WHAT IS EXPECTED:
Copy all lines holding the word "that" from the entries.

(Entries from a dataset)
......

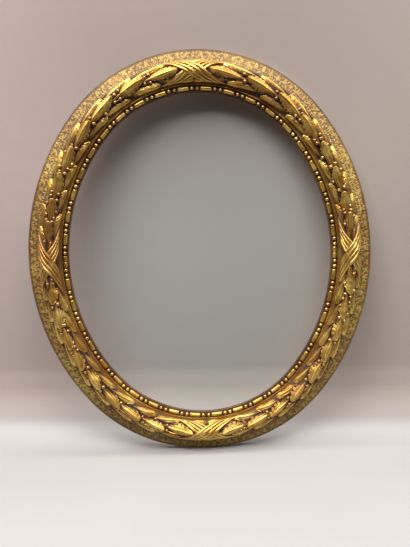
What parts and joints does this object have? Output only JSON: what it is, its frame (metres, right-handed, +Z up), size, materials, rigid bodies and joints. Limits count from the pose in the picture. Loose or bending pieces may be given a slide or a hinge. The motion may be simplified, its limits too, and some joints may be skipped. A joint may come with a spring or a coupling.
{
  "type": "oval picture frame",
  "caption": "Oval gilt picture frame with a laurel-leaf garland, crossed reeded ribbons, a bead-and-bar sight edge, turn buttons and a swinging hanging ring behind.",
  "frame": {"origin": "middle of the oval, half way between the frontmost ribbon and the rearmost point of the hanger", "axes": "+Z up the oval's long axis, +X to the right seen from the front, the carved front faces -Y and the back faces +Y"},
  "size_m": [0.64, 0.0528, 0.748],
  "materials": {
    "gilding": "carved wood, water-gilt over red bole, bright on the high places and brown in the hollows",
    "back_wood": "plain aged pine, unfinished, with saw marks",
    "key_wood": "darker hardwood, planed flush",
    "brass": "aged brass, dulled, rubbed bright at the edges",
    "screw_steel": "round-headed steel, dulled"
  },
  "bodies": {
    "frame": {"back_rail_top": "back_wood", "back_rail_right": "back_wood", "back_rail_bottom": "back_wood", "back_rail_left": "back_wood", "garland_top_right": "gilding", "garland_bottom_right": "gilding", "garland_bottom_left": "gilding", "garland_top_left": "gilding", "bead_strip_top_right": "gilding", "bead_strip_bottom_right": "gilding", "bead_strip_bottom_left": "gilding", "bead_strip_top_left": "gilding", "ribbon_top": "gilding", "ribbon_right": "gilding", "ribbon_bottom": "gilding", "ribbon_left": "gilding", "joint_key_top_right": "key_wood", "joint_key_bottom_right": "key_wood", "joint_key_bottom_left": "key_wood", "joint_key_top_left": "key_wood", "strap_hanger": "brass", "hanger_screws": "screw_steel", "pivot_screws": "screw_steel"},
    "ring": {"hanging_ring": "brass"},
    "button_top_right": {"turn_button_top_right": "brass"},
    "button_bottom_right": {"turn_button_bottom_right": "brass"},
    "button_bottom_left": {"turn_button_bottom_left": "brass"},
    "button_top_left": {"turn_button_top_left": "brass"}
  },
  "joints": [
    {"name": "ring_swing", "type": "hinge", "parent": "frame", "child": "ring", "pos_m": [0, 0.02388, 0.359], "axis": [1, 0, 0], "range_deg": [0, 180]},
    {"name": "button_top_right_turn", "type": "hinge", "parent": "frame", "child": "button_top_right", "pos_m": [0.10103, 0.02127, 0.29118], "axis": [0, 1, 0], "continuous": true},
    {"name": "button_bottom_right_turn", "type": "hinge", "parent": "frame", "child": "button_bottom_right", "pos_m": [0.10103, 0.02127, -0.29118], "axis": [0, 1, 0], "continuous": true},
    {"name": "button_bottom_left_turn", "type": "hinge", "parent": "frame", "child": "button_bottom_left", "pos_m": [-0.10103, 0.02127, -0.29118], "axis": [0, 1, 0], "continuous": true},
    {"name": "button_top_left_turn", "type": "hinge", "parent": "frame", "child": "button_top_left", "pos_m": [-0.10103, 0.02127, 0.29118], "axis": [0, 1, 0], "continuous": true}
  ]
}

......

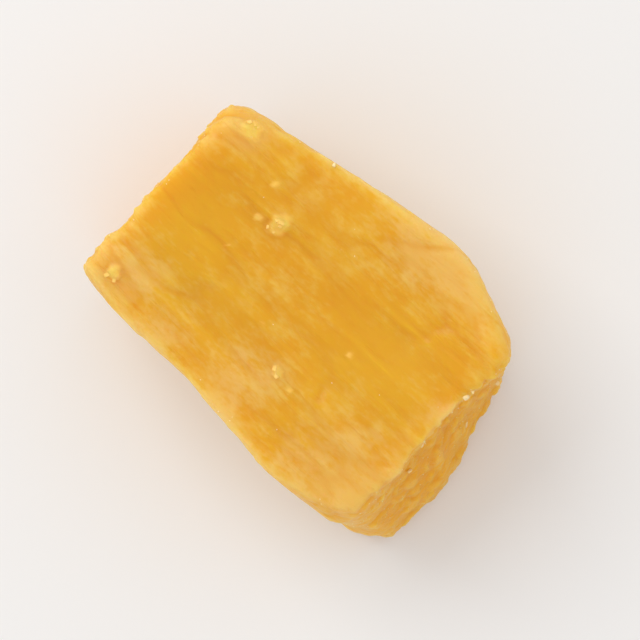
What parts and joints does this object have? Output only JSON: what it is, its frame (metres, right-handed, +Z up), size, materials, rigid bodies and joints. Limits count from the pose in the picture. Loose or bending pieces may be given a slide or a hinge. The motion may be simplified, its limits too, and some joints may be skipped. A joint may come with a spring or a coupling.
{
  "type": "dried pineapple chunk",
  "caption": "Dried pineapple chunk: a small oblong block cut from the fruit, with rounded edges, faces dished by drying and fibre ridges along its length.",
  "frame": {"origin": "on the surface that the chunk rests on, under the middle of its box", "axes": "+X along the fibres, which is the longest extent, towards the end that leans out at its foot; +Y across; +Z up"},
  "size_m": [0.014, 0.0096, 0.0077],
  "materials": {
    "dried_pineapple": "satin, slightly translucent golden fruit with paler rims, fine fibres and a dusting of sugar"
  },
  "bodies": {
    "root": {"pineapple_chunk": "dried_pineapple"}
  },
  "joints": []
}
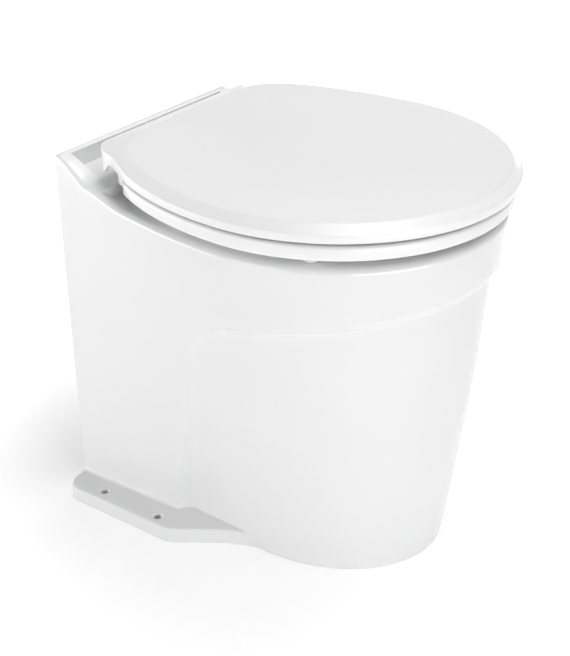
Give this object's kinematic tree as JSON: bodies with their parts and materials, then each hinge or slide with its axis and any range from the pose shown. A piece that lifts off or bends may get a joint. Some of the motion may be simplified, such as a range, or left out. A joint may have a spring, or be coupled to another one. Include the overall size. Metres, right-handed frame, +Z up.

......

OUTPUT FOR THIS TASK:
  "frame": {"origin": "on the surface that the chunk rests on, under the middle of its box", "axes": "+X along the fibres, which is the longest extent, towards the end that leans out at its foot; +Y across; +Z up"},
Give this object's kinematic tree as JSON: bodies with their parts and materials, then each hinge or slide with its axis and any range from the pose shown. A piece that lifts off or bends may get a joint. Some of the motion may be simplified, such as a range, or left out. A joint may have a spring, or be coupled to another one. Include the overall size. Metres, right-handed frame, +Z up.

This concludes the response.